Federal minister of transport Peter Ramsauer and his Chinese counterpart Li Shenglin had already signed an MoU to cooperate more closely and exchange expertise, specifically in the logistics sector, during Ramsauer’s visit to China.
 
“China offers growth potential for our customers and for us. The more Chinese production sites that move from the coast inland, the more interesting rail transport to Europe becomes for many manufacturers. We want to meet this demand,” added Dr Karl-Friedrich Rausch, Member of the Management Board of DB Mobility Logistics responsible for Transportation and Logistics. The aim is also to involve the Russian Railways, RZD, to beef up trans-Eurasian rail freight transports.
 
FTA welcomes emissions guidance
The UK’s Freight Transport Association has welcomed guidance issued by the government’s Department for Transport designed to help logistics carriers calculate and report direct emissions of greenhouse gases from their transport operations.
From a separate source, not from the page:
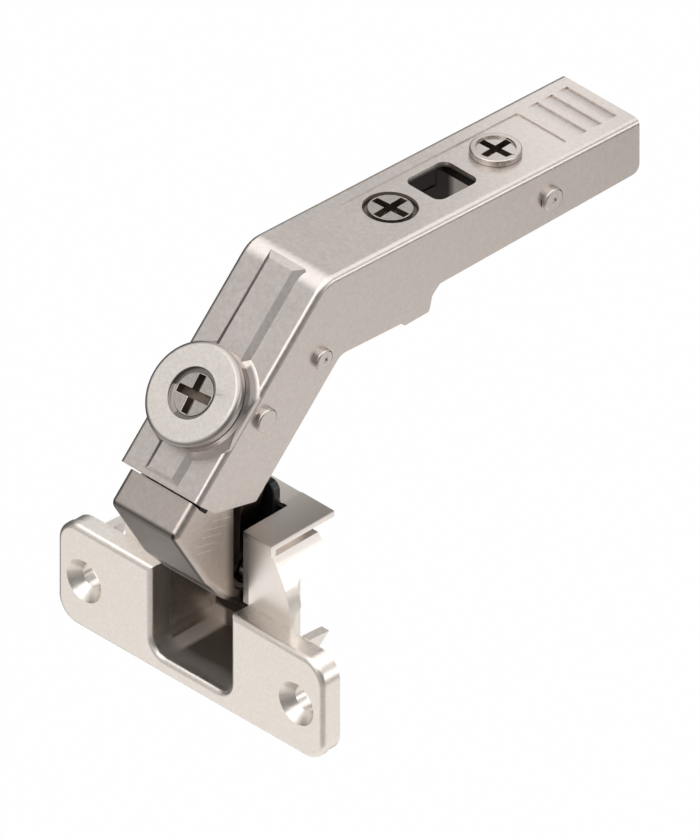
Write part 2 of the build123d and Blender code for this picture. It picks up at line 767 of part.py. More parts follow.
def make_channel():
    """Mounting channel: an inner folded sheet that slides in the arm and clips on a base."""
    drop = arm_sheet + channel_top_gap
    half = arm_half_width - arm_sheet - side_gap
    top = [(channel_start_y, upper_top(channel_start_y) - drop), (channel_end_y, upper_top(channel_end_y) - drop)]
    bottom = [
        (channel_end_y, channel_bottom_z + 0.3),
        (arm_heel_rear_y + 2.6, channel_bottom_z + 0.3),
        (arm_heel_rear_y + 0.4, channel_bottom_z - 2.0),
        (arm_heel_rear_y - 0.3, arm_heel_z + 0.3),
        (channel_start_y + 2.0, arm_front_bottom_z + 0.4),
    ]
    radii = [1.0, 0.6, 1.2, 0.8, 0.6, 0.5, 1.5]
    blank = side_prism(top + bottom, -half, half, radii)
    inner = half - channel_sheet
    hollow = [
        (channel_start_y - 5, upper_top(channel_start_y - 5) - drop - channel_sheet),
        (channel_end_y + 5, upper_top(channel_end_y + 5) - drop - channel_sheet),
        (channel_end_y + 5, 30.0),
        (channel_start_y - 5, 30.0),
    ]
    channel = blank - side_prism(hollow, -inner, inner)
    hook_top = arm_heel_z + channel_hook_depth
    channel -= box_between(-10, 10, channel_hook_y - channel_hook_width / 2,
                           channel_hook_y + channel_hook_width / 2, 30, hook_top)
    screw_plane = upper_plane(side_screw_y)
    slot_reach = 2 * (side_shank_radius + depth_travel + side_gap)
    slot_width = 2 * (side_shank_radius + side_gap)
    channel -= extrude(screw_plane * RectangleRounded(slot_width, slot_reach, slot_width / 2 - 0.01), -6)
    cam_plane = upper_plane(depth_cam_y)
    cam_slot = Rectangle(2 * (depth_pin_radius + depth_cam_offset + side_gap), 2 * (depth_pin_radius + 0.25))
    channel -= extrude(cam_plane * cam_slot, -6)
    view_slot = upper_plane(window_y) * (Pos(-1.6, 0) * RectangleRounded(window_width + 1, window_length + 2, 1.2))
    channel -= extrude(view_slot, -6)
    spring_room = upper_plane(lever_pivot[0] + 2.7) * RectangleRounded(11.0, 10.6, 0.8)
    channel -= extrude(spring_room, -6)
    channel -= cross_bar(lever_pivot, arm_pin_radius, -10, 10)
    return channel


def make_clip_lever():
    """Release lever at the arm's end: two cheeks, a thumb web and a latch nose."""
    y0, z0 = lever_pivot
    outline = [
        (y0 - 2.4, z0 - 1.0),
        (y0 - 2.4, z0 + 0.9),
        (y0, z0 + 2.0),
        (y0 + 3.0, z0 + 0.7),
        (clip_tail_y - 3, z0 - 1.8),
        (clip_tail_y, z0 - 2.4),
        (clip_tail_y, z0 - 3.6),
        (y0 + 5.5, z0 - 3.6),
        (y0 + 3.6, z0 - 6.2),
        (y0 + 0.4, z0 - 5.4),
        (y0 + 1.2, z0 - 3.2),
    ]
    radii = [0.6, 0.8, 1.0, 0.8, 1.0, 0.8, 0.5, 0.8, 0.6, 0.4, 0.6]
    blank = side_prism(outline, -clip_half_width, clip_half_width, radii)
    inner = clip_half_width - clip_sheet
    room = [
        (y0 - 5, z0 + 5),
        (y0 - 5, z0 - 9),
        (y0 + 5.6, z0 - 9),
        (y0 + 5.6, z0 - 2.2),
        (y0 + 8.0, z0 - 2.2),
        (clip_tail_y - 4.0, z0 - 2.4),
        (clip_tail_y - 4.0, z0 + 5),
    ]
    lever = blank - side_prism(room, -inner, inner)
    return lever - cross_bar(lever_pivot, arm_pin_radius + running_gap, -10, 10)


def make_spring():
    """Torsion spring round the lever pin, with both legs towards the lever's tail."""
    pitch = spring_wire * 1.35
    height = pitch * spring_turns
    y0, z0 = lever_pivot
    path = Helix(pitch=pitch, height=height, radius=spring_radius)
    section = Plane(origin=path @ 0, z_dir=path % 0) * Circle(spring_wire / 2)
    coil = Pos(-height / 2, y0, z0) * Rot(0, 90, 0) * sweep(section, path=path)
    coil = mirror(coil, about=Plane.XZ.offset(-y0))
    low_leg = (-height / 2, z0 - spring_radius)
    high_leg = (height / 2, z0 + spring_radius)
    for leg_x, leg_z in (low_leg, high_leg):
        leg = Plane(origin=(leg_x, y0, leg_z), x_dir=(1, 0, 0), z_dir=(0, 1, 0)) * Circle(spring_wire / 2)
        coil += extrude(leg, spring_leg)
    return coil


os.makedirs("parts", exist_ok=True)


def write(name, solids):
    """Write one node's solids as a STEP file."""
    if isinstance(solids, list):
        shape = Compound(children=[piece.solid() for piece in solids])
    else:
        found = solids.solids()
        shape = found[0] if len(found) == 1 else Compound(children=list(found))
    export_step(shape, f"parts/{name}.step")
    return shape


write("cup_housing", make_cup_housing())
write("outer_link_cup_pin", make_cup_pin(outer_cup_pivot))
write("inner_link_cup_pin", make_cup_pin(inner_cup_pivot))
write("inner_link_spacers", make_spacers())
write("stop_buffer", make_buffer())
write("outer_link", make_outer_link())
write("inner_link", make_inner_link())
write("hinge_arm", make_arm())
write("outer_link_arm_rivets", make_outer_arm_rivets())
write("inner_link_arm_rivet", through_rivet(inner_arm_pivot, inner_rivet_head_radius, arm_pin_radius, True))
write("adjuster_disc", make_disc())
write("adjuster_ring", make_retaining_ring())
write("stop_screw", make_stop_screw())
write("stop_pad", make_stop_pad())
write("side_screw", make_side_screw())
write("depth_cam", make_depth_cam())
write("depth_cam_washer", make_cam_washer())
write("mounting_channel", make_channel())
write("lever_rivet", through_rivet(lever_pivot, lever_rivet_head_radius, arm_pin_radius, True))
write("clip_lever", make_clip_lever())
write("lever_spring", make_spring())
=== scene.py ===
import json
import math
import bpy
import bmesh
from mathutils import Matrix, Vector


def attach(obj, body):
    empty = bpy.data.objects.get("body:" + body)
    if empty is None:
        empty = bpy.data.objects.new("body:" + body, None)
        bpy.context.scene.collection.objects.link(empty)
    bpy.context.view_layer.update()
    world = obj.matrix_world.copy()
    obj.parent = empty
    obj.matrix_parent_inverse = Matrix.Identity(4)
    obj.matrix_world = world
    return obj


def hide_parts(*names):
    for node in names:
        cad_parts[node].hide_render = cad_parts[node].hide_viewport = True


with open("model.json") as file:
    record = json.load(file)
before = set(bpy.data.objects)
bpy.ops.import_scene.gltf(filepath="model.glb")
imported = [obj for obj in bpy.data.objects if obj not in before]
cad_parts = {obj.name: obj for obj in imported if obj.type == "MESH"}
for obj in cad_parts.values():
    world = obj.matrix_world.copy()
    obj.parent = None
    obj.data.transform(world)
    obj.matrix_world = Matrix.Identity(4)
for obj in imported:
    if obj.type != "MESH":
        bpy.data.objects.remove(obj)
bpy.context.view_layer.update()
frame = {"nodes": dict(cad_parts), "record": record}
mm = 0.001
print("hinge frame loaded")


# One wrapped socket, so that shader maths reads as plain arithmetic

class Value:
    def __init__(self, graph, link):
        self.graph = graph
        self.link = link

    def math(self, operation, other=None):
        inputs = {0: self} if other is None else {0: self, 1: other}
        return self.graph.node("ShaderNodeMath", {"operation": operation}, inputs)

    def __add__(self, other):
        return self.math("ADD", other)

    def __sub__(self, other):
        return self.math("SUBTRACT", other)

    def __rsub__(self, other):
        return self.graph.node("ShaderNodeMath", {"operation": "SUBTRACT"}, {0: other, 1: self})

    def __mul__(self, other):
        return self.math("MULTIPLY", other)

    def clamp(self):
        return self.graph.node("ShaderNodeClamp", {}, {0: self, 1: 0.0, 2: 1.0})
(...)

The builds on existing guidance taken from voluntary reporting which was published in October 2009 and provides more specific information and examples relating to freight transport activities.
 
Simon Chapman, FTA’s chief economist said: “More and more hauliers and rail service providers are being asked by their customers for greenhouse gas data linked to the freight movements they are undertaking. This new guidance will help ensure that carriers can provide data using a consistent approach.
 
“In addition, when they are moving freight for several customers on the same journey, the emissions from that journey can now be allocated using an approach that is recognised across the industry.”
 
The guidance is based on the established international approach created by the Greenhouse Protocol and should fit into existing measurement and reporting activities undertaken by companies said the FTA.
 
“Additionally, the datasets are aligned to the Logistics Carbon Reduction Scheme, a voluntary approach by the logistics sector to record emissions and report progress over time towards helping to meet Government targets for carbon dioxide reduction to 2020,” said the company in a statement.
 
Ceva wins award for GM service in Argentina
Ceva Logistics has won the 2010 AutoData Award for Best Logistics Provider in the Brazilian automotive industry for its partnership with General Motors. The award recognised the inbound transport services Ceva provides at the carmaker’s factory in Rosario, Province of Santa Fé, Argentina.
 
Ceva manages GMs returnable packages, controlling its inventory level at each point of the flow including suppliers, factory and transport. Inside the plant, the operation includes collecting packages from several different points, consolidating them by type, separating packages that are unfit for use, preparing them to be sent to suppliers and programming and loading the trucks.
 
This is the first milk-run transport operation for Ceva using TMS (Transport Management System) software developed by the company’s Information Services & Solutions team in Latin America. This web-based system enables automatic receipt of GM’s production schedule, definition of routes and online tracking of travel status and transported merchandise, while also managing the corresponding financial flow, integrating the management of aggregates and transporters, which allows the customer visibility of its good throughout the supply chain.
 
Hyundai signs distribution deal with Bergé
Spanish importer Bergé Automocion has signed a deal with Hyundai Motor for the distribution of commercial vehicles in Spain and Portugal.
 
Bergé is setting up a new company to handle the movements called Hyundai Trucks Iberia headed by Jaime Fernándes Gasset who has been working with Bergé for more than 12 years. The new company will focus on creating a network of Spanish dealerships during the first half of next year starting with 12 authorised dealers in Spain and three in Portugal. The dealerships will initially handle 5.5 and 6.5 ton models and a total of up to 30 dealers is targeted for 2012.
 
The move follows a rise in commercial vehicle registrations in Spain of 32.4% year-on-year in October 2010 to 1,876 units, though October 2009 showed the lowest CV volumes for the year, with registrations down 49.1% on the previous year. The increase in truck registrations was due to the heavy-duty segment, which posted registrations of 1,353 units, up 48.5% year-on-year.